With that in mind, God appears, “standing before Samuel” telling Samuel that He is moving and that things are about to change!  What awesome news for Samuel, even with it positioned around the death of his mentor’s family.

Though I won’t say a great deal about it, I do want to direct your attention to the song of Hannah that she sings after Samuel is born.  It is very similar to the Magnificat, Mary’s song of praise when she finds out she will be carrying the Son of God, recorded in Luke 1.

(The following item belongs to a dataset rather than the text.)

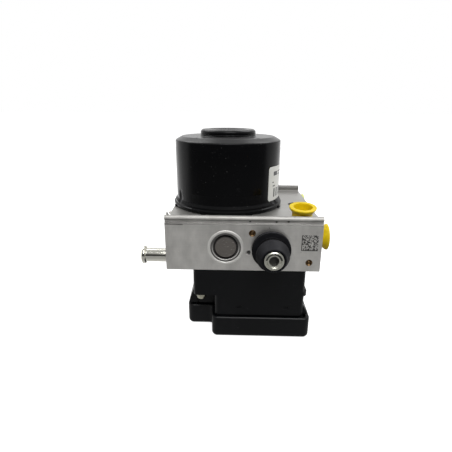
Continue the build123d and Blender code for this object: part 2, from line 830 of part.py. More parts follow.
def bush_bolt():
    """Zinc-plated shoulder bolt with a dished head and a six-sided socket."""
    seat = bush_end - bush_pocket_depth
    head = seat + bolt_head_height
    dish = head - bolt_dish_depth
    bolt = turned([
        (0, -bolt_thread_length, 0), (bolt_thread_radius - 0.7, -bolt_thread_length, 0),
        (bolt_thread_radius - seat_clearance, -bolt_thread_length + 0.7, 0),
        (bolt_thread_radius - seat_clearance, 0, 0), (bolt_shoulder_radius, 0, 0), (bolt_shoulder_radius, seat, 0),
        (bolt_head_radius, seat, 0.2), (bolt_head_radius, head - 0.5, 0.4), (bolt_head_radius - 0.7, head, 0.2),
        (bolt_dish_radius, head, 0.1), (bolt_dish_radius - 0.5, dish, 0.1), (0, dish, 0),
    ])
    return bolt - Pos(0, 0, dish - bolt_socket_depth) * extrude(RegularPolygon(bolt_socket_radius, 6), 4)


def valve_cartridge(x, y):
    """Valve body pressed into the block, with the closed dome that reaches down into the coil."""
    nose = block_base + valve_body_depth
    seat = block_base + seat_above_base
    low, floor = dome_low, dome_low + dome_end_wall
    bore = dome_radius - dome_wall
    room = plunger_high + 1.0
    body = valve_body_radius - seat_clearance
    return Pos(x, y, 0) * turned([
        (0, low, 0), (dome_radius, low, 1.6), (dome_radius, block_base - 0.05, 0), (body, block_base - 0.05, 0),
        (body, nose, 0), (valve_nose_radius - seat_clearance, nose, 0),
        (valve_nose_radius - seat_clearance, nose + valve_nose_length, 0), (outlet_radius, nose + valve_nose_length, 0),
        (outlet_radius, seat + 1.0, 0), (guide_radius + guide_clearance, seat, 0),
        (guide_radius + guide_clearance, room, 0), (bore, room, 0), (bore, floor, 0.6), (0, floor, 0),
    ])


def valve_plunger(x, y, rest_gap):
    """Iron plunger with its closing stem, rest_gap below the seat."""
    low, high = plunger_low, plunger_high
    bore = dome_radius - dome_wall - plunger_clearance
    tip = block_base + seat_above_base - rest_gap
    return Pos(x, y, 0) * turned([
        (0, low, 0), (bore - 0.6, low, 0), (bore, low + 0.6, 0), (bore, high - 0.4, 0), (bore - 0.4, high, 0),
        (guide_radius, high, 0), (guide_radius, tip - 0.9, 0), (0.5, tip, 0), (0, tip, 0),
    ])


def valve_coil(x, y):
    """Coil in its yoke, hung under the control unit's top wall, with two pins to the board."""
    top, low = housing_ceiling, coil_foot
    bore = dome_radius + coil_clearance
    waist = coil_radius - coil_waist
    coil = turned([
        (bore, low, 0), (coil_radius, low, 0), (coil_radius, low + coil_flange, 0), (waist, low + coil_flange, 0),
        (waist, top - coil_flange, 0), (coil_radius, top - coil_flange, 0), (coil_radius, top, 0), (bore, top, 0),
    ])
    for side in (-1, 1):
        coil += rod(coil_pin_radius, board_top, low + 1, side * coil_pin_pitch / 2)
    return Pos(x, y, 0) * coil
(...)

One thing that is interesting to me is how I react to this story now when I think about how it was presented to me as a child.  My Sunday School teachers would always tell us about how we needed to make sure that we were listening to the voice of the Lord and that we were ready to respond to Him.  I think that even at some point one of the criticized Samuel in our class for thinking that the voice of God was actually his mentor Eli.  While I think that this is a good lesson to keep in mind, I’m not entirely sure that the message of this narrative is solely based on that.  Here we find God coming to the one that He has appointed to lead Israel calling to Him and revealing Himself to him.  In much the same way that God called Abraham or Isaiah, God here is calling Samuel to a particular ministry in a particular place at a particular time when God is moving in especially obvious ways.  Its not to say that God hasn’t been working, of course He has.  We’ve seen it  through out the book of Judges and throughout Ruth as well.  God is always at work, always moving, always bringing about His perfect will.  Yet here, God is moving in a new way, a profoundly visible way, and He has appointed Samuel to lead the people through that.  I wonder, thinking about it from that context, if we God speaks to us in the same way.  Perhaps we’ve been doing things pretty much the same for a while.  Maybe we’re just doing church because its church.  Maybe we just get up every day and do what we have to do because that is our lot in life.  I wonder if you have ever had a profound experience like Samuel where God swoops in and says, “Behold, I am about to do a (new) thing in your life at which the two ears of everyone who hears it will tingle.”

Oh that we would listen to the voice of God and heed the call to this new thing, whatever it may be, that the ears of everyone who hears it will tingle… to the praise of His glorious name!